研究課題/領域番号 |
22K04941
|
研究種目 |
基盤研究(C)
|
配分区分 | 基金 |
応募区分 | 一般 |
審査区分 |
小区分29030:応用物理一般関連
|
研究機関 | 防衛大学校(総合教育学群、人文社会科学群、応用科学群、電気情報学群及びシステム工学群) |
研究代表者 |
黒山 喬允 防衛大学校(総合教育学群、人文社会科学群、応用科学群、電気情報学群及びシステム工学群), 応用科学群, 講師 (40781737)
|
研究期間 (年度) |
2022-04-01 – 2025-03-31
|
研究課題ステータス |
交付 (2023年度)
|
配分額 *注記 |
4,160千円 (直接経費: 3,200千円、間接経費: 960千円)
2024年度: 910千円 (直接経費: 700千円、間接経費: 210千円)
2023年度: 1,560千円 (直接経費: 1,200千円、間接経費: 360千円)
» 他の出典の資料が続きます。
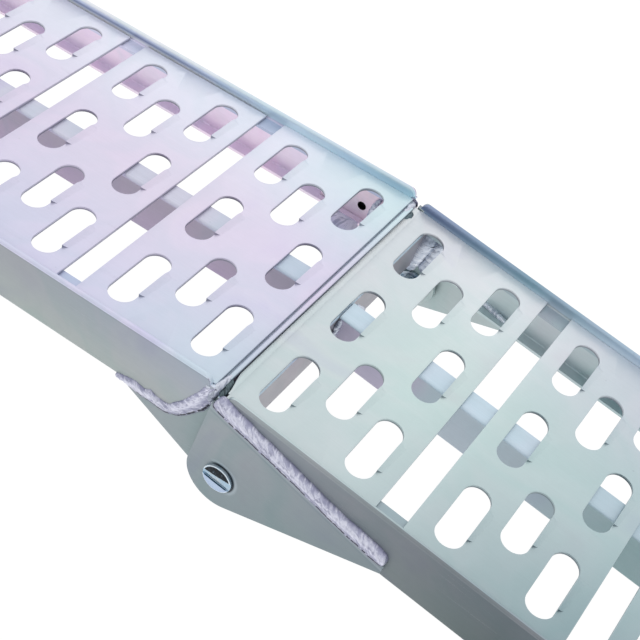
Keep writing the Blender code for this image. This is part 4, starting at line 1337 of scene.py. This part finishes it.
def pivot_screw(side):
    rings = [(4.0, GUSSET_INNER - 12.9), (4.7, GUSSET_INNER - 12.2)]
    for i in range(10):         # thread crests behind the nut and inside it
        y = GUSSET_INNER - 12.0 + i
        rings += [(5.0, y), (4.55, y + 0.5)]
    rings += [(5.0, GUSSET_INNER - 2.0), (5.0, SEAT)]
    points, faces = turned(rings, side, 48)
    # the head: a rounded corner and a slightly domed face
    top = SEAT + HEAD_HEIGHT
    rings = [(8.9, SEAT - 0.25), (9.25, SEAT - 0.2), (HEAD_RADIUS, SEAT + 0.1),
             (HEAD_RADIUS, top - 0.55)]
    rings += [(HEAD_RADIUS - 0.45 * (1 - math.cos(a)), top - 0.55 + 0.4 * math.sin(a))
              for a in (0.5, 1.0, 1.45)]
    rings += [(8.7, top - 0.16)]
    rings += [(r, top - 0.2 + 0.2 * (1 - (r / 9.0) ** 2))
              for r in (8.4, 7.6, 6.4, 5.0, 3.4, 1.6, 0.5)]
    corners = ((-12, -2.7), (12, -3.1), (12, 4.4), (-12, 0.6))
    slot = prism([(HEAD[0] + x, HEAD[1] + z) for x, z in corners],
                 *on_side(side, top - 0.9, top + 3))
    head_points, head_faces = cut(turned(rings, side, 72, HEAD), [slot])
    base = len(points)
    faces = faces + [[i + base for i in face] for face in head_faces]
    return np.concatenate([points, head_points]), faces


def hex_nut(side):
    """A hexagon nut with its corners turned down to a cone at both ends."""
    low, high = GUSSET_INNER - 10.6, GUSSET_INNER - 2.6
    loops = [circle(AXIS, 9.2376, 6), circle(AXIS, 5.25)]
    nut = plate(loops, *on_side(side, low, high), 0.15, 1)
    rings = [(7.6, low - 0.01), (9.3, low + 1.0), (9.3, high - 1.0), (7.6, high + 0.01)]
    return cut(nut, [turned(rings, side, 72)], "INTERSECT")


def fastener(name, node, label, shape, angle, material="hardware", attrs=None):
    piece(name + "_" + label, "B", shape, material, node + "_" + label, attrs, angle)


for side, label in SIDES:
    screw = pivot_screw(side)
    zeros = np.zeros(len(screw[0]))
    fastener("pivot_screw", "pivot_bolt", label, screw, 30.0, "bolt",
             {"edge": zeros, "shade_darkening": zeros})
    bush = collar(11.0, BORE, WEB_INNER, HALF_WIDTH, side, 0.4)
    fastener("pivot_bush", "pivot_spacer", label, bush, 40.0)
    washer = collar(10.0, BORE, GUSSET_INNER - 2.3, GUSSET_INNER - 0.3, side, 0.5)
    fastener("pivot_flat_washer", "pivot_washer", label, washer, 40.0)
    fastener("pivot_hex_nut", "pivot_nut", label, hex_nut(side), 30.0)


# ---------------------------------------------------------------- floor, light, camera
def pale_floor():
    mesh = bpy.data.meshes.new("floor")
    bm = bmesh.new()
    bmesh.ops.create_grid(bm, x_segments=2, y_segments=2, size=14.0)
    bm.to_mesh(mesh)
    bm.free()
    floor = add_object("floor", mesh)
    mat = Nodes(bpy.data.materials.new("pale_floor"))
    diffuse = mat.node("BsdfDiffuse", {"Color": (0.08, 0.08, 0.08, 1)})
    glow = mat.node("Emission", {"Color": (1, 1, 1, 1), "Strength": 0.97})
    mat.output("Material", mat.node("AddShader", (diffuse, glow)))
    mesh.materials.append(mat.owner)


def studio_world():
    """An even sky over a horizon that is dark toward -Y; the camera itself sees white."""
    world = bpy.data.worlds.new("studio")
    bpy.context.scene.world = world
    nodes = Nodes(world)
    _, y, z = nodes.split(nodes.node("TexCoord", out="Generated"))
    rise, front = z.smooth(0.0, 0.42), y.smooth(0.2, -0.9)
    horizon = nodes.mix(front, (0.80, 0.83, 0.88, 1), (0.16, 0.18, 0.22, 1))
    sky = horizon.mix(rise, (0.92, 0.92, 0.92, 1))
    seen = sky.mix(nodes.node("LightPath", out="Is Camera Ray"), (1, 1, 1, 1))
    nodes.output("World", nodes.node("Background", (seen,)))


def soft_light(name, place, size, power, tint):
    """A rectangular light aimed at the middle of the ramp."""
    light = bpy.data.lights.new(name, "AREA")
    light.shape = "RECTANGLE"
    light.size, light.size_y = size
    light.energy = power
    light.color = tint
    obj = bpy.data.objects.new(name, light)
    obj.location = place
    aim = Vector((0, 0, 0.05)) - Vector(place)
    obj.rotation_euler = aim.to_track_quat("-Z", "Y").to_euler()
    bpy.context.scene.collection.objects.link(obj)


def hinge_camera():
    """A camera on the near side, placed in the frame of half B."""
    eye = np.array((184.3547777, -537.0122119, 574.2994096))    # millimetres
    # rows: the view's right, down and forward directions
    look = np.array(((0.78681521, 0.54168159, 0.29580887),
                     (0.59094200, -0.52290617, -0.61429365),
                     (-0.17807127, 0.65814147, -0.73153293)))
    camera = bpy.data.cameras.new("camera")
    camera.sensor_width = 36.0
    camera.lens = 78.364
    camera.clip_start, camera.clip_end = 0.01, 100.0
    turn = FRAMES["B"][0] @ (look.T @ np.diag((1.0, -1.0, -1.0)))
    matrix = Matrix(turn.tolist()).to_4x4()
    matrix.translation = Vector(to_world("B", eye).tolist())
    view = bpy.data.objects.new("camera", camera)
    view.matrix_world = matrix
    bpy.context.scene.collection.objects.link(view)
    bpy.context.scene.camera = view


pale_floor()
studio_world()
soft_light("key", place=(-1.4, 1.6, 2.2), size=(2.2, 1.6), power=3.0, tint=(1.0, 0.99, 1.0))
soft_light("fill", place=(1.6, -1.8, 1.9), size=(1.8, 1.8), power=2.0, tint=(0.97, 0.99, 1.0))
bpy.context.scene.view_settings.view_transform = "Standard"
hinge_camera()
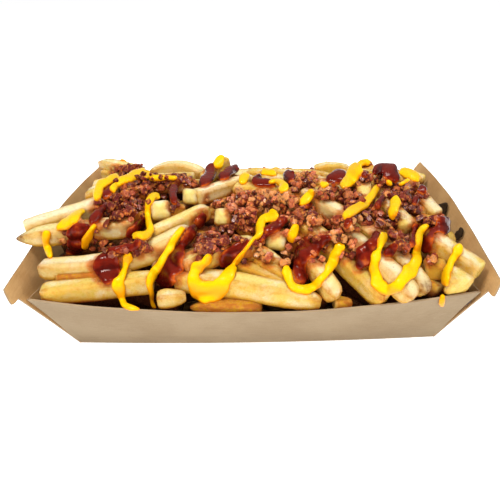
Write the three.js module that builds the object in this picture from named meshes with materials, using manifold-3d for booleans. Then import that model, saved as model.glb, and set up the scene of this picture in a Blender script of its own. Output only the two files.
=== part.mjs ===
// Loaded fries: a folded kraft-card tray heaped with fries, bacon dice, cheese sauce and barbecue sauce.
// Millimetres, +Z up, +X along the tray, -Y towards the eater. The origin is the middle of the tray's base.
import * as THREE from "three";
import { mergeVertices } from "three/addons/utils/BufferGeometryUtils.js";
import Module from "manifold-3d";

const wasm = await Module();
wasm.setup();

// Tray: one folded blank of card, wider at the rim than at the base, its long sides bowed out by the heap.
const CARD = 0.8;
const CLEARANCE = 0.4; // between the food and the card
const BASE_HALF_LENGTH = 94.7;
const BASE_HALF_WIDTH = 56.2;
const BASE_BOW = 2.5;
const SIDE_RIM_HALF_LENGTH = 104.4;
const SIDE_RIM_HALF_WIDTH = 74.7;
const SIDE_RIM_HEIGHT = 40.8;
const SIDE_RIM_BOW = 7.6;
const SIDE_RIM_SAG = 4.4;
const END_RIM_HALF_LENGTH = 114;
const END_RIM_HALF_WIDTH = 75.5;
const END_RIM_HEIGHT = 47.7;
const END_RIM_BOW = 1.5;
const END_RIM_RISE = 2.8;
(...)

2022年度: 1,690千円 (直接経費: 1,300千円、間接経費: 390千円)
|
キーワード | 音響キャビテーション / ソノリアクター / 進行波 |
研究開始時の研究の概要 |
強力超音波を水中に入射すると,音響キャビテーション気泡と呼ばれる微細な気泡が生じる.この気泡は超音波の圧力変化により膨張収縮を繰り返し,最収縮時に気泡内部は高温高圧となり化学的作用を呈するため,様々な工業的応用が試みられている.強力超音波の発生には,一般にホーン型超音波振動子や定在波の共振を利用する超音波水槽(ソノリアクター)が用いられるが,これらの方式では気泡が局所的に高い数密度で発生し,気泡同士が振動を阻害し合うため化学的作用の効率を高めることが難しいという問題がある.そこで本研究では,この問題を解決するために,進行波を用いる新たな形式のソノリアクターを開発し,その評価を実施する.
|
研究実績の概要 |
2023年度は,2022年度に作成した進行波音波を用いるソノリアクターを用い,音響キャビテーション気泡を発生させその振る舞いを調査した.作成したソノリアクターでは,超音波振動子の駆動電圧を調整することで,リアクター内の音場を進行波から定在波まで変化させることができる.定在波成分が卓越する条件で音響キャビテーション気泡を発生させた場合,従来の定在波型ソノリアクターにおける実験からよく知られるように,気泡は音圧の腹近傍に集中する様子が観察された.これは気泡が音圧の腹に向かう第1ビヤークネス力を受けるためである.一方で,進行波成分が卓越する条件では,進行波の伝播方向に沿って気泡が移動する様子が観察された.これは,気泡が進行波の伝播方向に向かう音響放射力を受けるためであると考えられる.以上のように,研究計画で想定したようにソノリアクター中の音場が定在波的であるか,進行波的であるかによって気泡の振る舞いが変化することを確認した.また,ソノリアクター中での化学反応を支配する気泡内部温度を評価するために,気泡内部が高温高圧となることで生じるソノルミネッセンスの計測のための実験系の構築を行なった.その結果,配置した光電子増倍管によりソノリアクター中の気泡からのソノルミネッセンスを計測できることを確認し,その強度が定在波と進行波で変化することを確認した.しかし,音場の進行波成分・定在波成分の比率および音圧とソノルミネッセンス強度の定量的な関係の評価には至っていない.この定量的な評価については,当初の計画通り2024年度に実施する予定である.
|
現在までの達成度 (区分) |
現在までの達成度 (区分)
2: おおむね順調に進展している
理由
本年度の目標としていた,作成したソノリアクターを用いる音響キャビテーション気泡の生成に成功し,定在波もしくは進行波が卓越する各条件において気泡の振る舞いを確認できた.このため,本研究は概ね順調に進展していると判断する.
|
今後の研究の推進方策 |
2024年度は作成したソノリアクターを用いて,定在波と進行波の比率を変化させながらソノルミネッセンス強度の計測を行い,気泡による化学的作用の評価実験を行う.なお,一部の実験では,定在波と進行波の比率を柔軟に変化させることができるよう,実験に適する形で新たなソノリアクターを作成し用いる.実験による評価の完了後,研究成果をまとめ発表を行う.以上によって,研究目的を達成する.